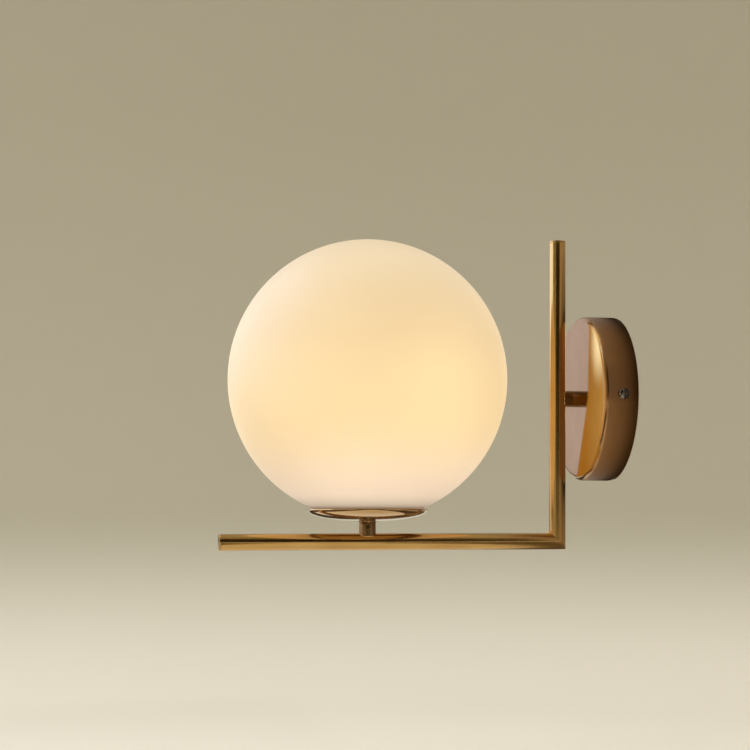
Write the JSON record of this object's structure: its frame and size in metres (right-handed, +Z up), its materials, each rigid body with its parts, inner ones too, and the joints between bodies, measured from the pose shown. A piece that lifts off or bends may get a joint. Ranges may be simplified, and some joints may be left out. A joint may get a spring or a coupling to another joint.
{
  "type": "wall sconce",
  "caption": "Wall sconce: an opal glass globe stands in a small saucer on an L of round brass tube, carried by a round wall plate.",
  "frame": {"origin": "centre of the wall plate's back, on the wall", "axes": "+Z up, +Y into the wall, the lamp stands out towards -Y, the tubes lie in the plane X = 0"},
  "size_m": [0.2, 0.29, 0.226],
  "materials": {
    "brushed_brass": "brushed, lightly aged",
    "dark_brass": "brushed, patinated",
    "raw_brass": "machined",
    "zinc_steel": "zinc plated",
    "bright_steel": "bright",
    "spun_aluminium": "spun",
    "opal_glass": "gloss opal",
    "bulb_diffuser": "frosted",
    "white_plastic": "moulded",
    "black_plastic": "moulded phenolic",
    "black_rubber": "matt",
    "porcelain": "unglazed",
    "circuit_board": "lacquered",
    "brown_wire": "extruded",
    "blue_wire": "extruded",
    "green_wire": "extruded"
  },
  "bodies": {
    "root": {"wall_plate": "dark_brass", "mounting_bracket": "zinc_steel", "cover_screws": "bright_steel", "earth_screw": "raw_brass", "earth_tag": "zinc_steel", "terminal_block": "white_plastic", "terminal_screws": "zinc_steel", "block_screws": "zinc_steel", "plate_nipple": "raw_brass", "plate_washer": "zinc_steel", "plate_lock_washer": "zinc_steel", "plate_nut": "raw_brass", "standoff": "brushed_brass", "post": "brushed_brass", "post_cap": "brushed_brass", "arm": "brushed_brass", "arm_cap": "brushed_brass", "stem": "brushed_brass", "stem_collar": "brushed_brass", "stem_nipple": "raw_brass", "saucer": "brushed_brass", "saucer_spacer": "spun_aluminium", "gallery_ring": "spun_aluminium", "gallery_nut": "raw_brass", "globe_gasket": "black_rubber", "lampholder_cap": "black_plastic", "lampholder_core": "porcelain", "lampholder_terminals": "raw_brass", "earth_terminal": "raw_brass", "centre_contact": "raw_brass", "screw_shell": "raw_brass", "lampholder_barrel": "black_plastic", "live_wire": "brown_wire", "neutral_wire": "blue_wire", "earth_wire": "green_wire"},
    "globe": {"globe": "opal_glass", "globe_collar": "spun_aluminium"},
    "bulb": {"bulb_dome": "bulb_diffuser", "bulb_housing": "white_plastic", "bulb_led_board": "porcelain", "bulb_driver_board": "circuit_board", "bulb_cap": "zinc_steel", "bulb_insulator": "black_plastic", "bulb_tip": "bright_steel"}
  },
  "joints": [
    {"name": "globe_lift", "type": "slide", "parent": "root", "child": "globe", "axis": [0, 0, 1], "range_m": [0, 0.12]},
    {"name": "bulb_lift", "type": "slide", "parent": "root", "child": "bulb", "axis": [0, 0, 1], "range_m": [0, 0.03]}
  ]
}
----------------
# [Exercise directions]
Check every line of the data above for the string "joints", and copy those that have it.

# [Result below]
Write the JSON record of this object's structure: its frame and size in metres (right-handed, +Z up), its materials, each rigid body with its parts, inner ones too, and the joints between bodies, measured from the pose shown. A piece that lifts off or bends may get a joint. Ranges may be simplified, and some joints may be left out. A joint may get a spring or a coupling to another joint.
  "joints": [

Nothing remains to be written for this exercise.